Warwick railway station looks set to get funding boost to help improve accessibility
The funding for the improvements is part of a larger programme of funding from the Government.
Jack Rankin, Conservative parliamentary candidate for Warwick and Leamington has welcomed the Government’s funding to improve accessibility across the rail network for disabled people.
This funding is set to provide Warwick Station with step-free access, which will help those who are disabled or have push chairs use the station more easily.
Nusrat Ghani, Transport Minister, said: “Everyone should be able to access our rail network and I am pleased to announce that Warwick will now become a fully accessible station in the next stage of the programme.
“So far, Conservatives in government have delivered step-free access at over 200 stations through our Access for All programme and are committed a further £300m of accessibility investment."
Over the years Cllr John Holland and MP Matt Western have campaigned for a lift at the station and despite having a promising plan, in 2015 the plans were put on hold after the project was delayed.
Read More: ‘Give us a lift’ plead Warwick residents
It has been announced that a further 73 stations that will benefit from the £300 million Access for All funding.
The funding will help upgrade stations with things such as footbridges and lifts. It is not yet known what type of access improvements will be installed at Warwick Station
Jack Rankin said: ““I commute daily from Leamington station and I know this additional funding will make a huge difference to people’s lives in Warwick.

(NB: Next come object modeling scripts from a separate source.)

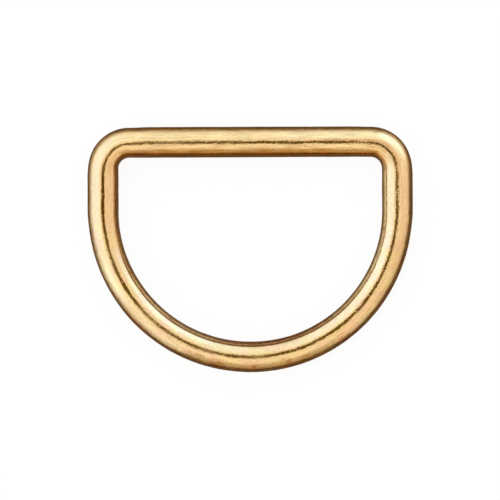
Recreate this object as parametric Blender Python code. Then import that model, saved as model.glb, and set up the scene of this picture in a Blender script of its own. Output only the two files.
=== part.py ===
"""A D ring of round brass wire: a straight bar, two tight corners, short sides and a half-round bow.

The ring lies flat. +X runs along the bar, +Y points from the bow to the bar, and +Z is up.
The origin is under the middle of the ring's outline, on the plane that it rests on.
"""

from math import cos, pi

import bmesh
import bpy
from mathutils import Matrix, Vector

# Driving sizes, in metres
STRAP_OPENING = 0.0254  # clear width between the two sides, for a one-inch strap
SIDE_LENGTH = 0.0040  # straight stretch of each side, between corner and bow
CORNER_INSIDE_RADIUS = 0.00105  # inside of the bend between bar and side
WIRE_DIAMETER = 0.0030

# How finely the round forms are faceted
WIRE_SIDES = 32  # a multiple of four, so that flats face down, up, in and out
CORNER_STEPS = 12
BOW_STEPS = 61  # odd, so that one flat lies square across the bow's middle

# Finish of the metal
BRASS_COLOUR = (0.90, 0.65, 0.36, 1.0)
BRASS_ROUGHNESS = 0.16

MERGE_DISTANCE = 1e-6

# Sizes that follow from the driving ones
WIRE_RADIUS = WIRE_DIAMETER / 2
CORNER_RADIUS = CORNER_INSIDE_RADIUS + WIRE_RADIUS
BOW_RADIUS = STRAP_OPENING / 2 + WIRE_RADIUS
BAR_LENGTH = STRAP_OPENING - 2 * CORNER_INSIDE_RADIUS
OUTLINE_DEPTH = WIRE_RADIUS + CORNER_RADIUS + SIDE_LENGTH + BOW_RADIUS + WIRE_RADIUS

# Places on the wire's centreline
BAR_Y = OUTLINE_DEPTH / 2 - WIRE_RADIUS
CORNER_CENTRE_Y = BAR_Y - CORNER_RADIUS
BOW_CENTRE_Y = CORNER_CENTRE_Y - SIDE_LENGTH


def clear_scene():
    for obj in list(bpy.data.objects):
        bpy.data.objects.remove(obj, do_unlink=True)


def brass():
    material = bpy.data.materials.new("brass")
    material.use_nodes = True
    shader = material.node_tree.nodes["Principled BSDF"]
    shader.inputs["Base Color"].default_value = BRASS_COLOUR
    shader.inputs["Roughness"].default_value = BRASS_ROUGHNESS
    shader.inputs["Metallic"].default_value = 1.0
    return material


def wire_section(bm, x, y):
    """The wire's section, standing across +X, as a loop of edges.

    Its flats lie at the wire's radius, one of them at its foot, and its corners a little outside.
    """
    out_to_corners = WIRE_RADIUS / cos(pi / WIRE_SIDES)
    standing = Matrix.Rotation(pi / 2, 4, "Y")
    flat_at_foot = Matrix.Rotation(pi / WIRE_SIDES, 4, "Z")
    place = Matrix.Translation((x, y, WIRE_RADIUS)) @ standing @ flat_at_foot
    bmesh.ops.create_circle(bm, radius=out_to_corners, segments=WIRE_SIDES, matrix=place)
    return list(bm.edges)


def draw_straight(bm, end, along):
    """Draws the wire's open end on in a straight line, and returns its new end."""
    made = bmesh.ops.extrude_edge_only(bm, edges=end)["geom"]
    points = [item for item in made if isinstance(item, bmesh.types.BMVert)]
    bmesh.ops.translate(bm, verts=points, vec=along)
    return [item for item in made if isinstance(item, bmesh.types.BMEdge)]


def bend(bm, end, centre_x, centre_y, turn, steps):
    """Bends the wire's open end clockwise, seen from above, and returns its new end."""
    made = bmesh.ops.spin(
        bm,
        geom=end,
        cent=(centre_x, centre_y, WIRE_RADIUS),
        axis=(0, 0, -1),
        angle=turn,
        steps=steps,
    )["geom_last"]
    return [item for item in made if isinstance(item, bmesh.types.BMEdge)]


def d_ring():
    """The whole ring, bent from one wire, clockwise from the bar's left end."""
    bm = bmesh.new()
    corner_x = BAR_LENGTH / 2
    end = wire_section(bm, -corner_x, BAR_Y)
    end = draw_straight(bm, end, Vector((BAR_LENGTH, 0, 0)))
    end = bend(bm, end, corner_x, CORNER_CENTRE_Y, pi / 2, CORNER_STEPS)
    end = draw_straight(bm, end, Vector((0, -SIDE_LENGTH, 0)))
    end = bend(bm, end, 0, BOW_CENTRE_Y, pi, BOW_STEPS)
    end = draw_straight(bm, end, Vector((0, SIDE_LENGTH, 0)))
    bend(bm, end, -corner_x, CORNER_CENTRE_Y, pi / 2, CORNER_STEPS)
    bmesh.ops.remove_doubles(bm, verts=bm.verts, dist=MERGE_DISTANCE)
    bmesh.ops.recalc_face_normals(bm, faces=bm.faces)

    mesh = bpy.data.meshes.new("d_ring")
    bm.to_mesh(mesh)
    bm.free()
    mesh.shade_smooth()
    mesh.materials.append(brass())
    ring = bpy.data.objects.new("d_ring", mesh)
    bpy.context.scene.collection.objects.link(ring)
    return ring


clear_scene()
d_ring()
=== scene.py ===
"""A D ring of round brass wire, lying on a white table under soft studio light.

The ring is drawn as a maker bends one: a straight bar, a tight corner, a side, the half-round bow,
the other side and the other corner, back to where it began. All lengths are in metres, +X runs along
the bar, +Y points from the bow to the bar, and the table is at zero height.
"""

from collections import namedtuple
from math import atan2, cos, hypot, pi, radians, sin

import bmesh
import bpy
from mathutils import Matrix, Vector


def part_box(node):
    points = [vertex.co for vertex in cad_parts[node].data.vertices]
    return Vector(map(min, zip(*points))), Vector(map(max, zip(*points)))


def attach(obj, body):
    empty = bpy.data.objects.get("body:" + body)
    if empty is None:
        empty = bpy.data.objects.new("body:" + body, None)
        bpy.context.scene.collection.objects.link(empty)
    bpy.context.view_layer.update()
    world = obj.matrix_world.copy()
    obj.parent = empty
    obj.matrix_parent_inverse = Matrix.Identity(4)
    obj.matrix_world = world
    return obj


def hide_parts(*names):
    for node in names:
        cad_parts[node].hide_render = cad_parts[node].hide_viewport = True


bl_info = {
    "name": "Brass D ring",
    "version": (1, 0, 0),
    "blender": (4, 5, 0),
    "location": "3D View > Sidebar > D Ring",
    "description": "Draws a D ring of brass wire, and the table, light and camera for its picture",
    "category": "Add Mesh",
}

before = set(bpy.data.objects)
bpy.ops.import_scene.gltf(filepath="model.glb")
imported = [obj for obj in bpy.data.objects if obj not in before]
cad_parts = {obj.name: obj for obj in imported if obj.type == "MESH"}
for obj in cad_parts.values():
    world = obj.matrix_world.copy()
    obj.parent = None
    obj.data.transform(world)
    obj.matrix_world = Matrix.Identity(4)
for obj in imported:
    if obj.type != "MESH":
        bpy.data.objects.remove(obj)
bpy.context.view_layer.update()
RING_LOW, RING_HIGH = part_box("d_ring")
RING_SIZE = RING_HIGH - RING_LOW
MM = 0.001

# How finely the wire is meshed
WIRE_SIDES = 128
LENGTH_OF_A_STEP = 0.135 * MM
MERGE_DISTANCE = 0.001 * MM

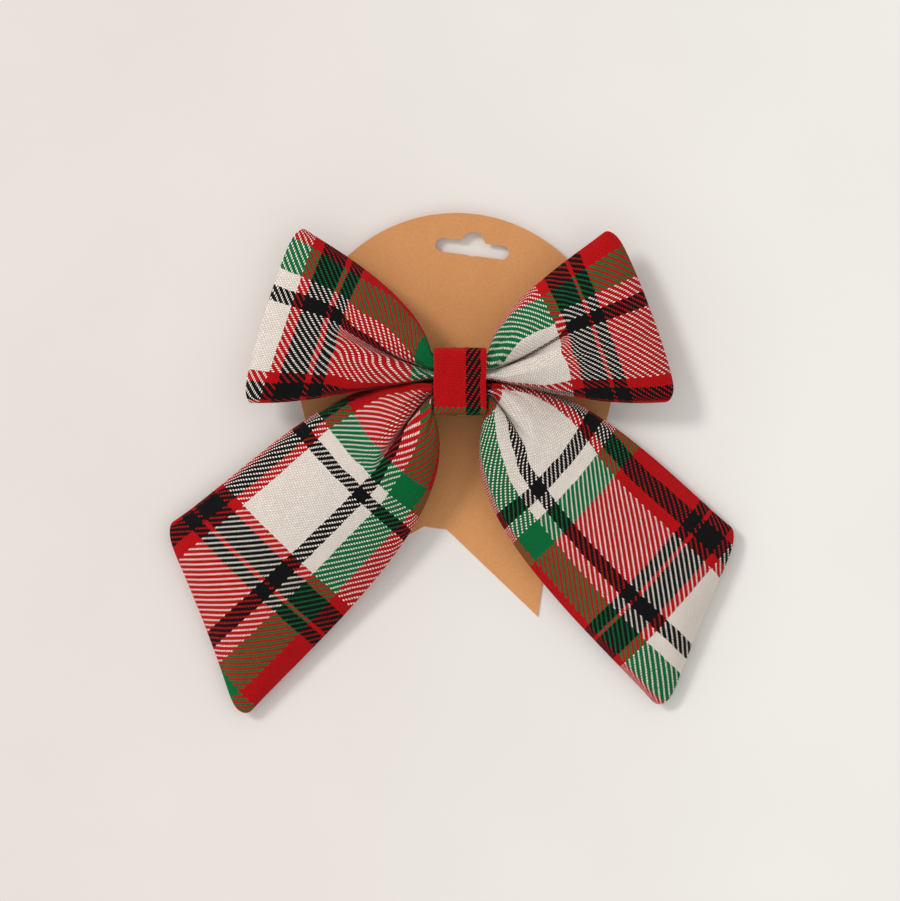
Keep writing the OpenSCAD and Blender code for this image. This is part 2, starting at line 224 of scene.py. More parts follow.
# end_z, end_t: height of the seam and thickness of the padding at the lobes' ends.
# turned: the strip lies with its pattern turned half round.
# fan_reach: share of a lobe from which its threads run square instead of fanning round the knot.
# tuck: how far the upper edge dips beside the knot.
# deepest: how far a gather may go down below the seam.
# grain, square_stretch, square_shift: direction, stretch and offset of the threads that run square.
# start: flat cloth from the strip's middle to the knot's edge on each side.
# flare: how much wider than CLOTH_WIDTH the strip is cut at its end.
# roll: cloth rolled under along the lower and the upper edge, near the knot and at the end.
# pleats: where each gather starts and ends across the lobe, its width, depth and reach.
LOOPS = {"name": "loops", "lobes": (LOOP_LEFT, LOOP_RIGHT), "end_z": 16, "end_t": 9,
         "rows": 38, "columns": 44, "turned": False, "fan_reach": 0.9, "tuck": 0, "deepest": 1.5,
         "grain": (grain(161), grain(20)), "square_stretch": (1.0, 1.0), "square_shift": (4.8, 6.5),
         "start": (6.5, 9.5), "roll": (((15, 3.5), (9.5, 4)), ((15, 5), (9.5, 0))),
         "flare": (0, 0),
         "pleats": ([(0.33, 0.54, 0.075, 11, 0.62), (0.10, 0.18, 0.05, 2.5, 0.4)],
                    [(0.34, 0.54, 0.075, 10.5, 0.60), (0.76, 0.80, 0.05, 2, 0.4)])}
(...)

“Since coming to power, the Conservatives have embarked on an unprecedented investment programme to upgrade our transport network, ensuring it is both fit for the future and accessible for everyone.
“This funding does just that. We are committed to providing disabled people with the same access to travel as everyone else and delivering step-free access at Warwick station will help thousands more people travel easily and without additional cost, time or stress.”
The Access for All programme was first launched in 2006 and has delivered more than 200 accessible routes into selected stations so far.